Stieg Larsson y el hacker Julian Assange nos hicieron ver hace unos años que no vivimos un cambio de generación sino de época por las nuevas tecnolo-gías, donde las viejas formas no son el mejor camino para moverse por el mundo.

Los millennials han hecho del No su mejor política: No al centralismo autoritario en la vida pública, No al mito de la producción infinita como herramienta del progreso, No al maltrato contra los animales sean en rodeos, circos o sacrificados mientras comen como ocurre en los ranchos de leones, No a los feminicidios, No a la discriminación por las preferencias sexuales.

Para recuperar la confianza perdida, la clase política y las instituciones deben encontrar nuevas formas para integrar a los jóvenes a la vida pública.
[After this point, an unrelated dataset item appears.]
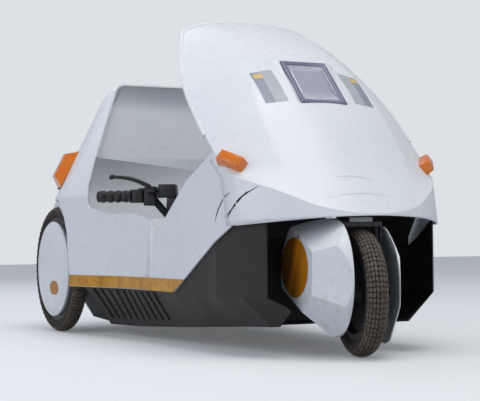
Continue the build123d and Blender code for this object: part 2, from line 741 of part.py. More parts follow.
# Drag link from the handlebar's pin to the fork's pin
EYE_R = 9.0
with BuildPart() as drag_link:
    ends = [turned(aft_place, ROD_X, 0, ROD_Z - 4) for aft_place in (STEER_AFT, PIVOT_AFT)]
    for place, bore in zip(ends, (5.0, 4.0 + RUN_CLEAR)):
        add(rod(place, place + Vector(0, 0, 8), EYE_R))
    add(rod(ends[0] + Vector(0, 7, 4), ends[1] + Vector(0, -7, 4), 3.4))
    for place, bore in zip(ends, (5.0, 4.0 + RUN_CLEAR)):
        add(rod(place - Vector(0, 0, 1), place + Vector(0, 0, 9), bore), mode=Mode.SUBTRACT)

# Crank: axle, arms, chain ring, and the pedals on their spindles
ARM_L = 130.0
with BuildPart() as crank:
    y, z = aft(CRANK[0]), CRANK[1]
    add(rod((-60, y, z), (60, y, z), 9))
    add(rod((47, y, z), (50, y, z), 62))
    for side in (-1, 1):
        with BuildSketch(Plane.YZ.offset(side * 52)):
            with Locations((y + side * ARM_L / 2, z)):
                SlotOverall(ARM_L + 24, 24)
        extrude(amount=side * 10)
        add(rod((side * 60, y + side * ARM_L, z), (side * 160, y + side * ARM_L, z), 6))
pedal_parts = {}
for side, name in ((-1, "right"), (1, "left")):
    with BuildPart() as pedal:
        with Locations((side * 115, y + side * ARM_L, z)):
            Box(84, 56, 20)
        spindle = rod((side * 60, y + side * ARM_L, z), (side * 170, y + side * ARM_L, z), 6 + RUN_CLEAR)
        add(spindle, mode=Mode.SUBTRACT)
    pedal_parts[name] = pedal.part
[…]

Ya quedó claro que de nada sirve darles prebendas, espacios en medios electrónicos o integrarlos a esa política a la antigüita basada en el ejercicio del poder patrimonialista.

La espontánea participación de los jóvenes para rescatar pueblos y ciudades afectadas por los temblores deberían ser el principio para la reconstrucción no sólo de una ciudad o algunas poblaciones sino para construir una política más cercana a las personas y más lejos de las estadísticas.
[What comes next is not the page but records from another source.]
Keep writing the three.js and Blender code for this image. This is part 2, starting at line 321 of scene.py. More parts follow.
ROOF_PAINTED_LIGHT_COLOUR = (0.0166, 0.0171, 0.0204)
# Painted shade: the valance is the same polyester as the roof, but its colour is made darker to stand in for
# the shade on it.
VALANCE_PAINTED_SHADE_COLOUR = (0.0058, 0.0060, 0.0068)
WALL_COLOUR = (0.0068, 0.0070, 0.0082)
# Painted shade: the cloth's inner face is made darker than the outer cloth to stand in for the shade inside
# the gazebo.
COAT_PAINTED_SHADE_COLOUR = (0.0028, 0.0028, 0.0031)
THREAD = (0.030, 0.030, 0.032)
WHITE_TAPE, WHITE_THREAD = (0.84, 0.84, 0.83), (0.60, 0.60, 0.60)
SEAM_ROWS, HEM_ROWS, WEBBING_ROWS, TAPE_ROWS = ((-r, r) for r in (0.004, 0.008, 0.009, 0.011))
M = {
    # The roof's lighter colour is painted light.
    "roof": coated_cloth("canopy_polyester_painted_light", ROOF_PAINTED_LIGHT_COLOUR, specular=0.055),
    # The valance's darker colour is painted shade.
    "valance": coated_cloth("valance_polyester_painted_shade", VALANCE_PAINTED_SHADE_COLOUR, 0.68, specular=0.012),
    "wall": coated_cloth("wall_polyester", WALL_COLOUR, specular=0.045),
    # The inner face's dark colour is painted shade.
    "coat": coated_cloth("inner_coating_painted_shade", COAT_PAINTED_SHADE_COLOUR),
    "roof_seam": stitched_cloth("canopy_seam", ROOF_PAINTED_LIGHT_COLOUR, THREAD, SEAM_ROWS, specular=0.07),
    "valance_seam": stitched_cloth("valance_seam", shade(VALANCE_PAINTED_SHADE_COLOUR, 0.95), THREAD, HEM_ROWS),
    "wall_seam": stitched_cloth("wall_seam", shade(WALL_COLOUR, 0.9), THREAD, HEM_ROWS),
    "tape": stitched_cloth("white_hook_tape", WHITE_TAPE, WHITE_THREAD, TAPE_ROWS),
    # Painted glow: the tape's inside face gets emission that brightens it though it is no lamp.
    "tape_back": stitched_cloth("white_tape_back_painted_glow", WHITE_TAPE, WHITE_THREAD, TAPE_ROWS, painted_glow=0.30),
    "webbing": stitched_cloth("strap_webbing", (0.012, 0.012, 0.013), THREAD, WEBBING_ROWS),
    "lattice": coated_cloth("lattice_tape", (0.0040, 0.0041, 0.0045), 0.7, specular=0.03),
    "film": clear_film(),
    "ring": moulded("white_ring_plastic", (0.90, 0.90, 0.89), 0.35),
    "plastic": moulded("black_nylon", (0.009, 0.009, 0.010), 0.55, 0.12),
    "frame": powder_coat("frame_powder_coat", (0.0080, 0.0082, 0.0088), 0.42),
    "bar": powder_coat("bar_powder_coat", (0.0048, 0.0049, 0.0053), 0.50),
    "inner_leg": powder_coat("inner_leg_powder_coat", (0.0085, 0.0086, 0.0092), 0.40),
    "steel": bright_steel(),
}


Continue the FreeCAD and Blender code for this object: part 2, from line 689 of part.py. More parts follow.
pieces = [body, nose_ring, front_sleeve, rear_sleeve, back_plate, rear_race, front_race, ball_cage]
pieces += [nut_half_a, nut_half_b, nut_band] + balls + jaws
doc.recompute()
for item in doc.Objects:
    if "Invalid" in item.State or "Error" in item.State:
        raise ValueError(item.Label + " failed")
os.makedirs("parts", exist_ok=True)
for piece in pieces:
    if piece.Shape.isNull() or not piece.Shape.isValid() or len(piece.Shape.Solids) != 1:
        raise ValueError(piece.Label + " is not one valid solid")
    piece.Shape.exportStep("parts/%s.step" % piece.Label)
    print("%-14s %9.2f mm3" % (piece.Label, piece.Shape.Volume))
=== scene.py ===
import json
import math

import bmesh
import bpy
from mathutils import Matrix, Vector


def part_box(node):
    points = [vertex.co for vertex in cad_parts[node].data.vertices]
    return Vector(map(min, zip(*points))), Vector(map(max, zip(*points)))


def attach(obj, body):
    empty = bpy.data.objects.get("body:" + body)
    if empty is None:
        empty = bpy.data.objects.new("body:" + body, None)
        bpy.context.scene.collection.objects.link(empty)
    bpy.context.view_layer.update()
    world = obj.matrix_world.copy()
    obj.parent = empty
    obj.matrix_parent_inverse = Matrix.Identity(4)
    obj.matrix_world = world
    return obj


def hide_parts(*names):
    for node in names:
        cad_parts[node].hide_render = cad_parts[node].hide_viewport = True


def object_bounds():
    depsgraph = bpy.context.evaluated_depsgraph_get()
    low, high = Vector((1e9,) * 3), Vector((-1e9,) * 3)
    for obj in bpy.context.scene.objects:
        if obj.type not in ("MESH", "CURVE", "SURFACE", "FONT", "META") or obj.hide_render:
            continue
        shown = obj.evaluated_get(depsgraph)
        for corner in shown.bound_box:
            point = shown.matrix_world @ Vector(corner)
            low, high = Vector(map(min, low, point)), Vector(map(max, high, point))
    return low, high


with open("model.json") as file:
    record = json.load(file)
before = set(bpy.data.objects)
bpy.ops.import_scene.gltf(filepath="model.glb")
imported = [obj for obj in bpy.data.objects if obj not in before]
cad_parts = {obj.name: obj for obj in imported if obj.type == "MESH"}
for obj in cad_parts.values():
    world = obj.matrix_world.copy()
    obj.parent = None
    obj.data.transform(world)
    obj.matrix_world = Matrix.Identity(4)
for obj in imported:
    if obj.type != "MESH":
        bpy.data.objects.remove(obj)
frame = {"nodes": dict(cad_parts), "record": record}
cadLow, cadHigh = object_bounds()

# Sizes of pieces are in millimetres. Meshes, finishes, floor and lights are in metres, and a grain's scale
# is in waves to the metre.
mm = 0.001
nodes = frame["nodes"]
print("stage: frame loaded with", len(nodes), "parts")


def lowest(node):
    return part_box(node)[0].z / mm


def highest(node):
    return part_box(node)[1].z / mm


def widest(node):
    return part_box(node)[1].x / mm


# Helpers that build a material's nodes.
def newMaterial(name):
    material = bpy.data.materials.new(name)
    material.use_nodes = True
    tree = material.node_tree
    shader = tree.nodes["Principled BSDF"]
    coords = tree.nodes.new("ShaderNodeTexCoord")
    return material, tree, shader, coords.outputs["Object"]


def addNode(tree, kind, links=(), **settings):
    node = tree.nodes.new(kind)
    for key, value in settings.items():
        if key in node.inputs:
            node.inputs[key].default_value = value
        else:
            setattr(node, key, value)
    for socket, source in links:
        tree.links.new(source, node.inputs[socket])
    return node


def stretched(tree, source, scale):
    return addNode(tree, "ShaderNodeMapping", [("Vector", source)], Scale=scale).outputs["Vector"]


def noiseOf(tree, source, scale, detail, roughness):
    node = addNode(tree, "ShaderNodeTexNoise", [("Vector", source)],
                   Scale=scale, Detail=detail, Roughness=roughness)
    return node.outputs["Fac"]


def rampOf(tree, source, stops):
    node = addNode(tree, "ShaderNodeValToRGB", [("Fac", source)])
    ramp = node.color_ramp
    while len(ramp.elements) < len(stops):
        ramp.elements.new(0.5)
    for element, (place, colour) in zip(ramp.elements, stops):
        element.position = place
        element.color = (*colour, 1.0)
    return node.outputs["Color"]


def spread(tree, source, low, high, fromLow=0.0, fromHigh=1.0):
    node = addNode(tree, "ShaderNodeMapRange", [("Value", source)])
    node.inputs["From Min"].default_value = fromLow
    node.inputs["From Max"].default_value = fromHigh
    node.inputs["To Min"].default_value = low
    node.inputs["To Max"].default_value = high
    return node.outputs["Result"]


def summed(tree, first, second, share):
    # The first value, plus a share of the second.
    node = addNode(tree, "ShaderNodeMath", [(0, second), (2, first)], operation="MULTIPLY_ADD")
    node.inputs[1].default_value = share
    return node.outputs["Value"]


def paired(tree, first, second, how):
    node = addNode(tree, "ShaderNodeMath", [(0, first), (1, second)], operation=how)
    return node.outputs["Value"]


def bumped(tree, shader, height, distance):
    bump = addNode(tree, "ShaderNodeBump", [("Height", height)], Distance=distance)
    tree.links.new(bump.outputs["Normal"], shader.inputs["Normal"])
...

Hace tiempo Octavio Paz le decía a un presidente que leyera poemas y novelas para conocer más a las personas y gobernar mejor. Fueron palabras sabias para oídos sordos. Más recientemente Guillermo del Toro al recibir el máximo galardón de cine del Festival de Venecia se decía sorprendido porque México es un país que ha tenido grandes atletas, artistas y científicos. Pero a diferencia de ellos, no hay grandes políticos. “A veces me pregunto –dice el cineasta–, ¿cómo es posible que no nazcan 10 políticos que hagan lo que se tiene que hacer, que tengan esa vocación? Un atleta va y hace lo que tiene que hacer. Si tiene que correr los cien metros planos se prepara y lo consigue. Sin embargo, lo que es la clase política está totalmente pervertida”.

Ojalá los pasados sismos que nos permitieron ver el verdadero rostro de los millennials, hagan ver a los políticos las posibilidades de un uso del poder realmente democrático.